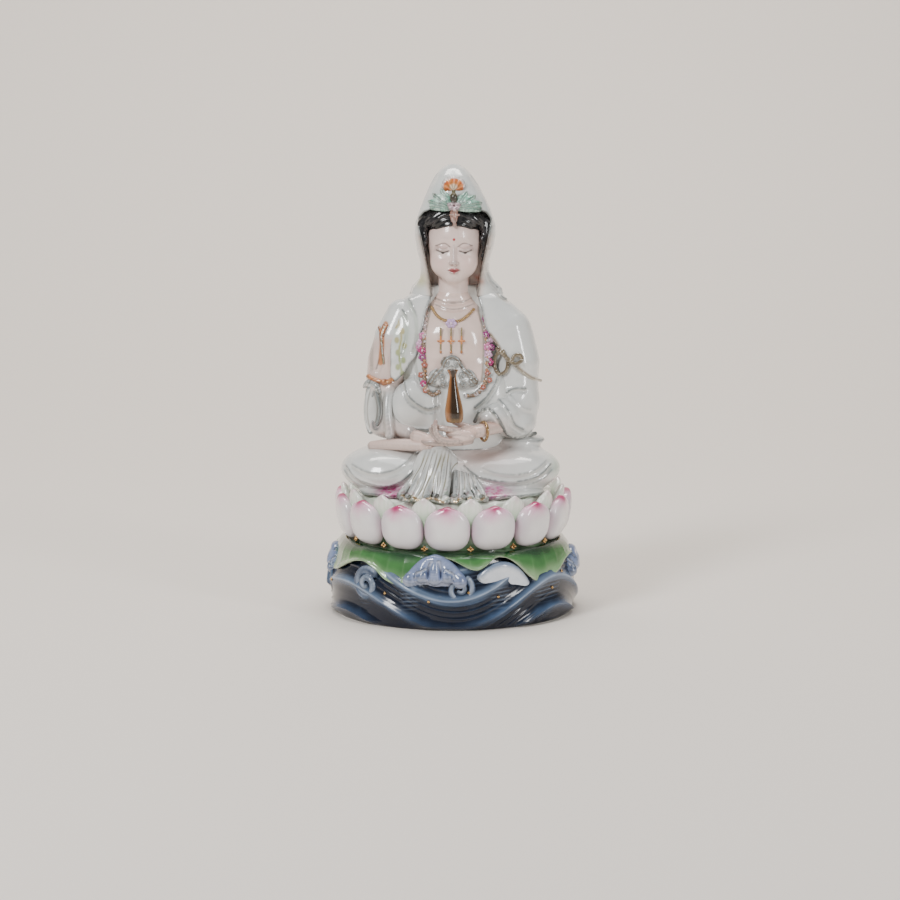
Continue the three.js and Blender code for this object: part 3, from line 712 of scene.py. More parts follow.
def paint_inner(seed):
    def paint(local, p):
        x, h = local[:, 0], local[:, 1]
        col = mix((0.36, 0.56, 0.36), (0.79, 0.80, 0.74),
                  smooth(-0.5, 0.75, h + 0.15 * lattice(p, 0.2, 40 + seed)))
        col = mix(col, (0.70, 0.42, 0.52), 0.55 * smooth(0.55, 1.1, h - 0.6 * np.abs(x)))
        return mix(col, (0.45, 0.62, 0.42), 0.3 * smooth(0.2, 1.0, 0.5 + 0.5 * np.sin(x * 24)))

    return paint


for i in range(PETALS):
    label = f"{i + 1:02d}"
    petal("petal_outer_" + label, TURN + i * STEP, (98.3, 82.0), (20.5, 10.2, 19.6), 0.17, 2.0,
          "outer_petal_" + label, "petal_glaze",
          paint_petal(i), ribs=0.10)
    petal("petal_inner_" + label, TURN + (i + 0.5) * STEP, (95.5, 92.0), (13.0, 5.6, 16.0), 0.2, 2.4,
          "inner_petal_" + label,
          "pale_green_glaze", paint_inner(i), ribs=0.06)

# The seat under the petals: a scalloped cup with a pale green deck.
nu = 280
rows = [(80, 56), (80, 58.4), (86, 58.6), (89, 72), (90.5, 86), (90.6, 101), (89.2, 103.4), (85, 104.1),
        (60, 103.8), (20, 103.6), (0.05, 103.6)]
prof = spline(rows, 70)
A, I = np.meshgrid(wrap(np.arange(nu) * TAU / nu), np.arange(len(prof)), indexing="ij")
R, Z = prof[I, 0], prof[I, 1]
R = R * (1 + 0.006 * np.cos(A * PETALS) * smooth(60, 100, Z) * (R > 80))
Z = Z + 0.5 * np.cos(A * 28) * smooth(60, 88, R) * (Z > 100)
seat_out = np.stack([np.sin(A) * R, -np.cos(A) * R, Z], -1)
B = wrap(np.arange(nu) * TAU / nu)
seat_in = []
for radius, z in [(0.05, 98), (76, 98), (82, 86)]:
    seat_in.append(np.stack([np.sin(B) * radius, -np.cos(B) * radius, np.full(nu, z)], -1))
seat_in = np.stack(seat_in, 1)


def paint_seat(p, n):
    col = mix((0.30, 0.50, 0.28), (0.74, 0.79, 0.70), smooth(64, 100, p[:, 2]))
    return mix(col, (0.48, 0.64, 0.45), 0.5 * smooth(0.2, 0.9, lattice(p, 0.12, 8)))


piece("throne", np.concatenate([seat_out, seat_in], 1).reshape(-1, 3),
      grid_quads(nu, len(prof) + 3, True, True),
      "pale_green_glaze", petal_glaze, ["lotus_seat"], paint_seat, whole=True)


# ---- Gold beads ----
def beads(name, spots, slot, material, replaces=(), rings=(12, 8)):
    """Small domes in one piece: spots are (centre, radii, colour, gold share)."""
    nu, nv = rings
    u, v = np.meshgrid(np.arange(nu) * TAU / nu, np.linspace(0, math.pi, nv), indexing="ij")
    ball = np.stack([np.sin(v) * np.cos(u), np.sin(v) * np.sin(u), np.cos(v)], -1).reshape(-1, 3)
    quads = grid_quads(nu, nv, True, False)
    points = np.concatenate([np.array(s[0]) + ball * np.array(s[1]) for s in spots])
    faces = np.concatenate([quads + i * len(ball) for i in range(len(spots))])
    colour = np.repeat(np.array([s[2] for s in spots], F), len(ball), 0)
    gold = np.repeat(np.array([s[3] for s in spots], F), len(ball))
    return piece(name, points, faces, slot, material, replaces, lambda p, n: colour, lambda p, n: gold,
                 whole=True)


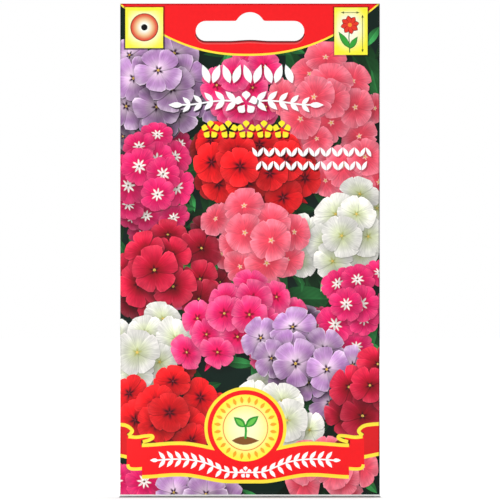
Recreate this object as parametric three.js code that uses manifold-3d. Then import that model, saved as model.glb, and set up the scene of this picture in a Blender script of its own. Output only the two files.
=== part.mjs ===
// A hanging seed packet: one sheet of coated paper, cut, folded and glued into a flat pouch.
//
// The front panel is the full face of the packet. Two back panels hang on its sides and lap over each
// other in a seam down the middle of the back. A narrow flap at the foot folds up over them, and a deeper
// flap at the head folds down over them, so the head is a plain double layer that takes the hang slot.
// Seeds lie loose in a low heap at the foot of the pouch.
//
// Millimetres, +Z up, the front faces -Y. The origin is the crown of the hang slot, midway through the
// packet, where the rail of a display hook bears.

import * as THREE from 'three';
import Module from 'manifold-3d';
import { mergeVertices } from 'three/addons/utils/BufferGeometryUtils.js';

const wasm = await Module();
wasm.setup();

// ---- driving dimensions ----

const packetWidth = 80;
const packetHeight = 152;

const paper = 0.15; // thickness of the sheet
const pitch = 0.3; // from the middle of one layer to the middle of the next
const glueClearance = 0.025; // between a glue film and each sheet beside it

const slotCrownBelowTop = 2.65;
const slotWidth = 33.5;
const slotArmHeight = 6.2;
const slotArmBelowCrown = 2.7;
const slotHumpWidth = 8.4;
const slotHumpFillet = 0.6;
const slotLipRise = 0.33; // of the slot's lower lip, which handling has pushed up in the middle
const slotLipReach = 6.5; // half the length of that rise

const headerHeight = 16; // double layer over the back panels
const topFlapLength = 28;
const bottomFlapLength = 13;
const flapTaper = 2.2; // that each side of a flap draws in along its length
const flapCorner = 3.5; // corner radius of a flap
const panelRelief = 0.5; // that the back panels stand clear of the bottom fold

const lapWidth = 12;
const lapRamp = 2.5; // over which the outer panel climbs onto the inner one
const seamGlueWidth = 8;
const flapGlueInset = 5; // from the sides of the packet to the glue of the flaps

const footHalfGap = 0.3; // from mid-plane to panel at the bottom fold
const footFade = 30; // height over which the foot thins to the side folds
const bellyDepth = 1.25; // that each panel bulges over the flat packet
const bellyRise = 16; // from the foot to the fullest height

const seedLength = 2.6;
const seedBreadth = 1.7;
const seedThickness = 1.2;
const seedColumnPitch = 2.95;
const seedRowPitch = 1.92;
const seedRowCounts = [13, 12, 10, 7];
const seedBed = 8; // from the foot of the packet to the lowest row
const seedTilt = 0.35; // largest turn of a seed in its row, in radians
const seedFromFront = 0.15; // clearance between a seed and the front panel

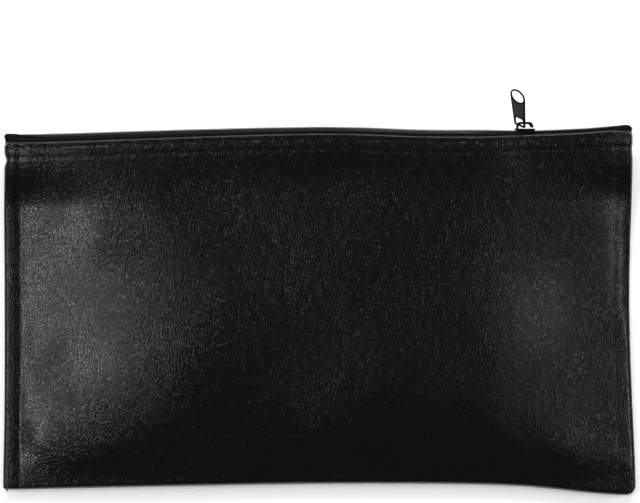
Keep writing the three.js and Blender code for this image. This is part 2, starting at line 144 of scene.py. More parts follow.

◆ TASK STATEMENT ◆
Show all lines in the entries above where the string "follow" appears.

◆ ANSWER IN FULL ◆
Continue the three.js and Blender code for this object: part 3, from line 712 of scene.py. More parts follow.
Keep writing the three.js and Blender code for this image. This is part 2, starting at line 144 of scene.py. More parts follow.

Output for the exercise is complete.